Repeat all of the data precisely.

== Provided material

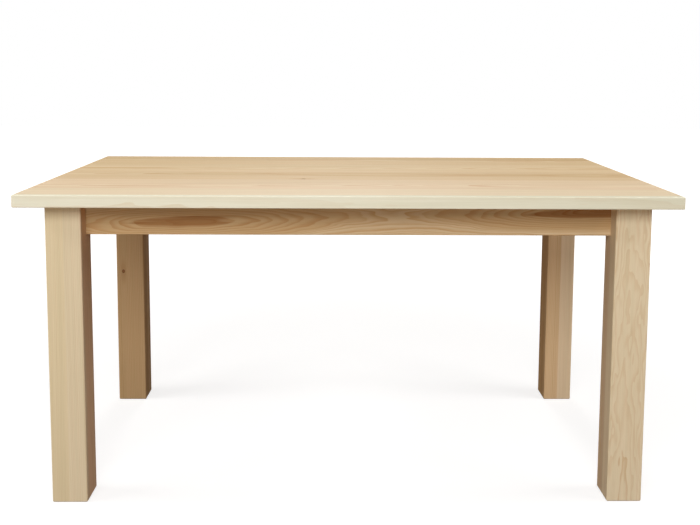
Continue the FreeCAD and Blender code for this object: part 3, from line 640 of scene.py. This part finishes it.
glow = calc(tree, "MULTIPLY", seen, ramp(tree, distance, 1.0, 3.0, 0.74, 1.0))
glow = feed(tree, "ShaderNodeEmission", {"Color": white, "Strength": glow})
both = feed(tree, "ShaderNodeAddShader", {0: matt.outputs[0], 1: glow.outputs[0]})
from_below = feed(tree, "ShaderNodeNewGeometry", {}).outputs["Backfacing"]
clear = feed(tree, "ShaderNodeBsdfTransparent", {})
either = feed(tree, "ShaderNodeMixShader", {0: from_below, 1: both.outputs[0], 2: clear.outputs[0]})
feed(tree, "ShaderNodeOutputMaterial", {"Surface": either.outputs[0]})
floor_mesh.materials.append(paint)

world = bpy.data.worlds.new("studio")
world.use_nodes = True
bpy.context.scene.world = world
tree = world.node_tree
seen = seen_plainly(tree)
room_light, room_strength = (1.0, 0.74, 0.50, 1.0), 0.10
sky = tree.nodes["Background"]
tree.links.new(blend(tree, seen, room_light, white), sky.inputs["Color"])
tree.links.new(calc(tree, "MULTIPLY_ADD", seen, 1.0 - room_strength, room_strength), sky.inputs["Strength"])


def hang_light(name, place, target, size, watts):
    """A soft rectangular lamp that faces a point."""
    lamp = bpy.data.lights.new(name, "AREA")
    lamp.shape = "RECTANGLE"
    lamp.size, lamp.size_y = size
    lamp.energy = watts
    lit = bpy.data.objects.new(name, lamp)
    lit.location = place
    lit.rotation_euler = (Vector(target) - Vector(place)).to_track_quat("-Z", "Y").to_euler()
    bpy.context.scene.collection.objects.link(lit)


hang_light("front light", (-0.5, -3.6, 2.3), target=(0.0, 0.0, 0.45), size=(3.0, 1.4), watts=87.0)
hang_light("low fill light", (-0.6, -4.2, 0.9), target=(0.1, 0.0, 0.4), size=(1.2, 1.0), watts=31.0)
hang_light("fore right light", (3.3, -0.9, 2.7), target=(0.0, -0.1, 0.6), size=(1.8, 0.8), watts=42.0)
hang_light("fore left light", (-3.3, -0.9, 2.7), target=(0.0, -0.1, 0.6), size=(1.8, 0.8), watts=46.0)
hang_light("right light", (3.4, 0.0, 3.0), target=(0.0, 0.0, 0.5), size=(1.0, 0.8), watts=31.0)
hang_light("left light", (-3.4, 0.0, 3.0), target=(0.0, 0.0, 0.5), size=(1.0, 0.8), watts=31.0)
hang_light("back light", (0.0, 8.0, 3.8), target=(0.0, 0.0, 0.5), size=(1.6, 1.2), watts=210.0)

camera_data = bpy.data.cameras.new("camera")
camera_data.sensor_width = 36.0
camera_data.lens = 46.6
camera_data.shift_y = -0.15
camera = bpy.data.objects.new("camera", camera_data)
eye, yaw, pitch, roll = (-0.0304, -2.4160, 1.0300), 0.0148, -0.1033, 0.0055
camera.matrix_world = (Matrix.Translation(eye) @ Matrix.Rotation(-yaw, 4, "Z")
                       @ Matrix.Rotation(pi / 2 + pitch, 4, "X") @ Matrix.Rotation(roll, 4, "Z"))
bpy.context.scene.collection.objects.link(camera)
bpy.context.scene.camera = camera
bpy.context.scene.view_settings.view_transform = "Standard"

====

▶ Answer to this exercise:
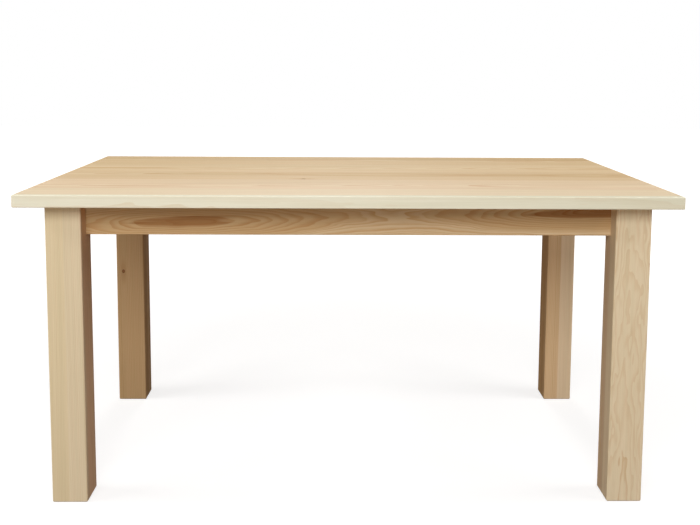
Continue the FreeCAD and Blender code for this object: part 3, from line 640 of scene.py. This part finishes it.
glow = calc(tree, "MULTIPLY", seen, ramp(tree, distance, 1.0, 3.0, 0.74, 1.0))
glow = feed(tree, "ShaderNodeEmission", {"Color": white, "Strength": glow})
both = feed(tree, "ShaderNodeAddShader", {0: matt.outputs[0], 1: glow.outputs[0]})
from_below = feed(tree, "ShaderNodeNewGeometry", {}).outputs["Backfacing"]
clear = feed(tree, "ShaderNodeBsdfTransparent", {})
either = feed(tree, "ShaderNodeMixShader", {0: from_below, 1: both.outputs[0], 2: clear.outputs[0]})
feed(tree, "ShaderNodeOutputMaterial", {"Surface": either.outputs[0]})
floor_mesh.materials.append(paint)

world = bpy.data.worlds.new("studio")
world.use_nodes = True
bpy.context.scene.world = world
tree = world.node_tree
seen = seen_plainly(tree)
room_light, room_strength = (1.0, 0.74, 0.50, 1.0), 0.10
sky = tree.nodes["Background"]
tree.links.new(blend(tree, seen, room_light, white), sky.inputs["Color"])
tree.links.new(calc(tree, "MULTIPLY_ADD", seen, 1.0 - room_strength, room_strength), sky.inputs["Strength"])


def hang_light(name, place, target, size, watts):
    """A soft rectangular lamp that faces a point."""
    lamp = bpy.data.lights.new(name, "AREA")
    lamp.shape = "RECTANGLE"
    lamp.size, lamp.size_y = size
    lamp.energy = watts
    lit = bpy.data.objects.new(name, lamp)
    lit.location = place
    lit.rotation_euler = (Vector(target) - Vector(place)).to_track_quat("-Z", "Y").to_euler()
    bpy.context.scene.collection.objects.link(lit)


hang_light("front light", (-0.5, -3.6, 2.3), target=(0.0, 0.0, 0.45), size=(3.0, 1.4), watts=87.0)
hang_light("low fill light", (-0.6, -4.2, 0.9), target=(0.1, 0.0, 0.4), size=(1.2, 1.0), watts=31.0)
hang_light("fore right light", (3.3, -0.9, 2.7), target=(0.0, -0.1, 0.6), size=(1.8, 0.8), watts=42.0)
hang_light("fore left light", (-3.3, -0.9, 2.7), target=(0.0, -0.1, 0.6), size=(1.8, 0.8), watts=46.0)
hang_light("right light", (3.4, 0.0, 3.0), target=(0.0, 0.0, 0.5), size=(1.0, 0.8), watts=31.0)
hang_light("left light", (-3.4, 0.0, 3.0), target=(0.0, 0.0, 0.5), size=(1.0, 0.8), watts=31.0)
hang_light("back light", (0.0, 8.0, 3.8), target=(0.0, 0.0, 0.5), size=(1.6, 1.2), watts=210.0)

camera_data = bpy.data.cameras.new("camera")
camera_data.sensor_width = 36.0
camera_data.lens = 46.6
camera_data.shift_y = -0.15
camera = bpy.data.objects.new("camera", camera_data)
eye, yaw, pitch, roll = (-0.0304, -2.4160, 1.0300), 0.0148, -0.1033, 0.0055
camera.matrix_world = (Matrix.Translation(eye) @ Matrix.Rotation(-yaw, 4, "Z")
                       @ Matrix.Rotation(pi / 2 + pitch, 4, "X") @ Matrix.Rotation(roll, 4, "Z"))
bpy.context.scene.collection.objects.link(camera)
bpy.context.scene.camera = camera
bpy.context.scene.view_settings.view_transform = "Standard"